Art Hack #1 -> DSLR Camera External Power Supply:
I needed to get power to one of my cameras via an external power supply. Since this was for an older model Canon DSLR, I really could not be bothered to purchase a new piece of equipment for it. Waiting around for it to be shipped to me was another draw back. I needed this resolved quick and dirty and as DIY as possible. Having a variety of silicone and resin around I thought it would be interesting to see if I could create my own external power source adaptor. Here are some of the steps I took below.
1. There are many types of DSLR batteries, and this work around may not apply or may be more difficult with other types of batteries. It is a good idea to identify where the positive and negative terminal strips are located. This battery has them labeled with a positive and negative symbol beside them. The other two contact strips are for the battery charger unit. The exposed strips made things pretty straight forward.
2. I needed to create a dummy batter that would fit perfectly inside the camera. I decided to created a simple 2 part silicone block mold for this battery. There are various durometers of silicone ie. the hardness, to choose from. Drying times can also vary greatly, so choosing the proper material for the project is important.
3. After the mold was completed the original battery was removed and the mold was taped together. I then mixed a 2 part liquid resin and poured it into the mold. The battery cast needed to be hollow, so I kept rotating the resin around the mold until it began to set. Again there are various resin durometers and also quicker or slower setting/curing times. The one I was using had an 8min working time and a 60 min cure/demold time. Wear protective equipment when working with any chemicals and work outside or in a well ventilated area.

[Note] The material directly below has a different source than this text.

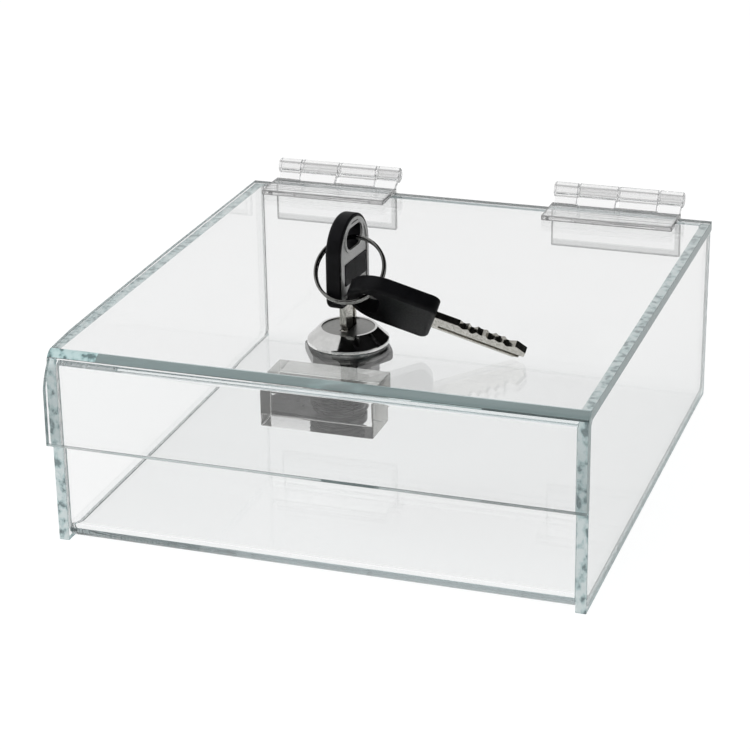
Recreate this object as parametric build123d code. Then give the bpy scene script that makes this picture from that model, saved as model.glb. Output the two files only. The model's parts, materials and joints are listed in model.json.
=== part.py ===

4. After 60 minutes the resin was fully cured and I could remove it from the mold. Even though you can demold your cast at this time, it could still be a bit soft. I like to let the cast cure for as long as possible after demolding especially if you will be tooling the piece. Resin usually reaches its peak strength in 7 days.
5. This is the 3rd cast I pulled from the silicone mold and it turned out pretty good. It is trial and error in estimating the right amount of resin to mix in general, but this is even more tricky when you want a hollow cast. The cast needs to turn out hollow but also needs to be thick enough to hold the form of the battery. If the resin is too thin it may become soft when exposed to hot temperatures.
6. This is a DC charger that out puts between 8 - 12v of power. It was used to power LED lights. The canon battery says it outputs 7.4v @ 1390mAh. This was the closest match I had lying around and I figured it was worth trying. If you have a plug that out puts a higher voltage, you may need to purchase a voltage regulator. This will step down the incoming current, and you will be able to match the out put close to the 7.4v that the original battery produces. There was one recommended on an Instructables tutorial, specifically the LM2596S step-down adjustable power supply module.
7. The next step is to drill 2 holes for the Positive and Negative terminal plates. These holes will allow the terminal plates to poke through the inside of the hollow resin cast battery. I used a 7/64 drill bit for these holes.
8. I pulled these thin metal strips off of an old battery charger. Using tin snips, I was able to cut them down thin enough to slide into the groves of the resin cast battery. It is important to keep the strips long enough to curve up through the drilled holes plus be long enough to reach the centre of the battery. Make sure you have enough length in the strips so that you can comfortably solder the wires onto the inside of the hollow battery. The exposed part of the strips fit tightly into the slots and were glued down into place.
9. Was able to find an extra female plug from a roll of LED lights I had lying around. The length was perfect for this project.
10. I think all DSLR cameras have a little access ‘door’ near the main battery door of the hand grip. I placed my resin cast into the camera and marked out where the cord would come out from. I then drilled out a hole large enough to put the female cable into but small enough to keep it tight and in place.
11. The next step was to drill or cut out a portion of the resin cast so you can access the positive and negative terminal strips. It is also important to be able to have enough room to solder the terminals but not too big to compromise the strength of the hollow cast. Make sure to solder the Red wire to the Positive terminal and the Black wire to the Negative one. Refer back to the original battery to make sure.
12. This is how the final piece turned out. It took a bit of time but overall was a quick and dirty fix. Again this solution may not apply to all cameras. Also, if you do not have mold making and casting equipment this might be a lot more work and probably not so simple. It might be better to use an old batter for your dummy shell if you have one.
13. This is how the final system looks. The resin battery fits perfectly in place. The small access door on the battery grip is a great size for the power cable to fit through and the door for the battery is able to fully close. I was curious to see if the voltage would work. It turned out perfect. Because this was done on an older camera I had no issues taking a chance on not matching the voltage 100%.